(310f) Molecular Dynamics Simulations of Plasma-Surface Interactions: Nanoscale Feature Etching on a Silicon Substrate | AIChE

(310f) Molecular Dynamics Simulations of Plasma-Surface Interactions: Nanoscale Feature Etching on a Silicon Substrate

Authors 


Classical
molecular dynamics (MD) simulations have been employed to model the fabrication
of very small ( < 5 nm ) features in silicon. As scale-down continues in the
semiconductor and other thin-film device industries, fundamental understanding
of etch mechanisms at these smaller scales is becoming increasingly important
for process design and control.  In our MD approach, confined beams of ions and
radicals have been used to approximate a perfect masking layer, using either
cylindrical (hole) or rectangular (trench) geometries with a nominal
confinement size of ~2 nm.  Bombarding species (chosen from typical plasma
processing gases) include Ar+ and CFx+ ions,
as well as F and CFx radicals. The nano-feature evolution is tracked
over several thousand impacts, allowing direct examination of the etch process
as a function of ion/radical fluence. By varying the ratios of the incoming
species, various physical and chemical contributions can be examined and their
corresponding roles in the etch process and sidewall formation can be studied. 
For example, we show that ion bombardment alone is sufficient to create a dense,
mixed damaged/passivation layer along the sidewalls of the feature being etched
that is ~1 nm thick.  However, for some bombarding chemistries, radical
deposition along the feature also plays an important role in determining the
final sidewall composition and subsequent etch characteristics. We elucidate
which mechanisms are most critical under the various conditions studied.  Additional
simulations have been carried out to examine the effects of an explicit masking
layer (i.e. amorphous carbon deposited on top of the silicon) on both the final
geometry of the feature and to overall feature size limitations.

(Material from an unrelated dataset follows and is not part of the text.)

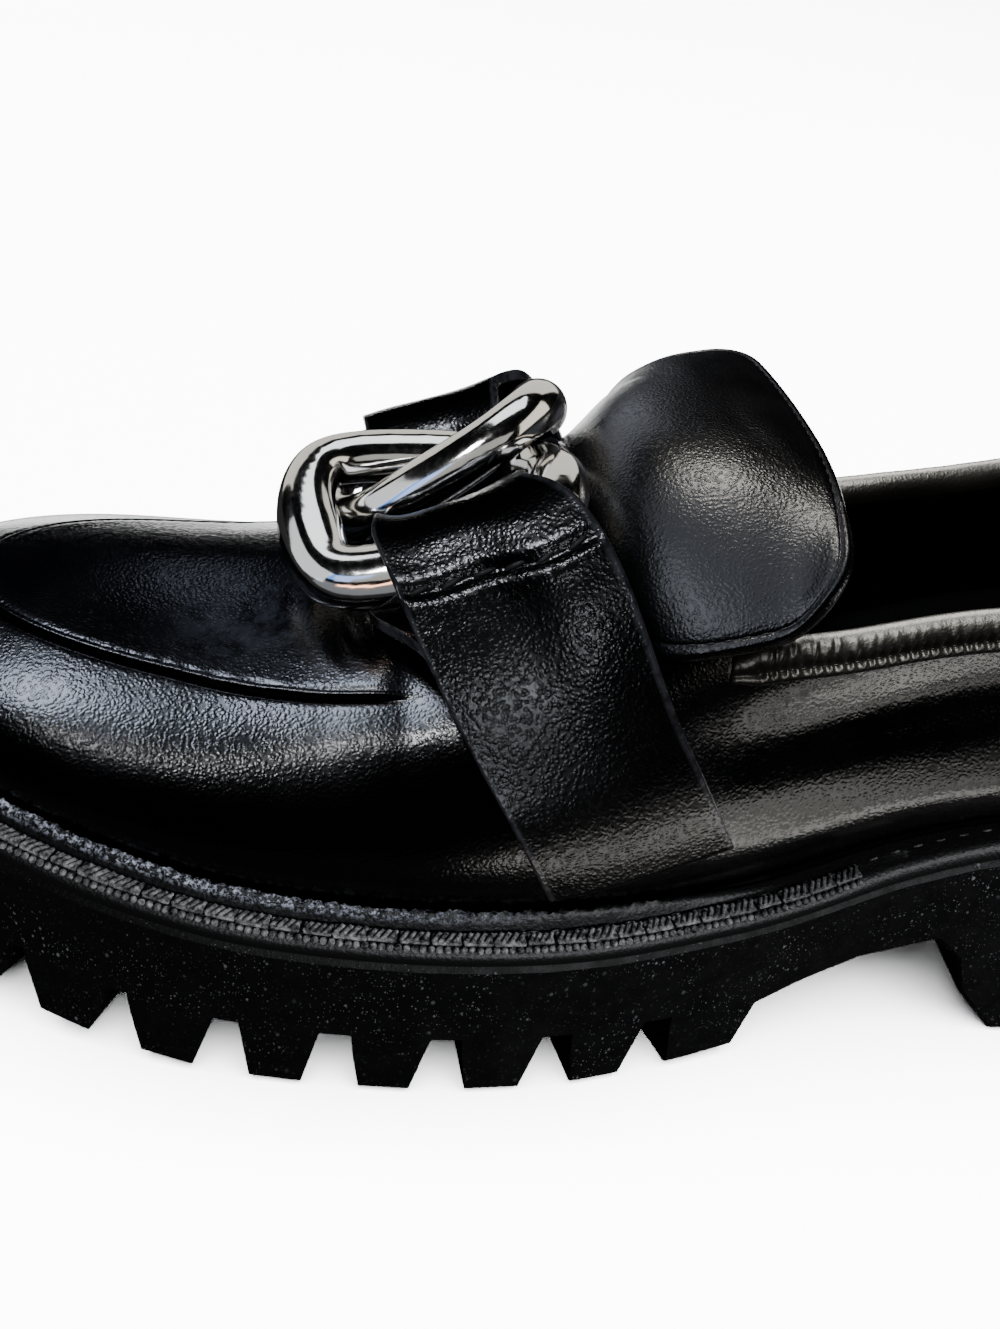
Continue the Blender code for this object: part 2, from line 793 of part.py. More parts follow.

For example,
ions impinging on the masking layer's sidewalls can lead to sputtering of the
masking material into the feature, where it mixes into the substrate layer
during subsequent bombardment, changing the effective etch rate.  Further, the
mask can collapse at the very small length scales examined, limiting the transport
of radicals and ions to the substrate material.  Mask erosion under certain
chemistries can lead to loss of critical dimension control or mask impurity
incorporation into the substrate. Future developments to capture more realistic
phenomena (such as surface charging effects, longer-than-MD-timescale diffusion
effects, etc.) are also discussed, including the parallelization of the code to
allow for atomistic simulation of larger scale features.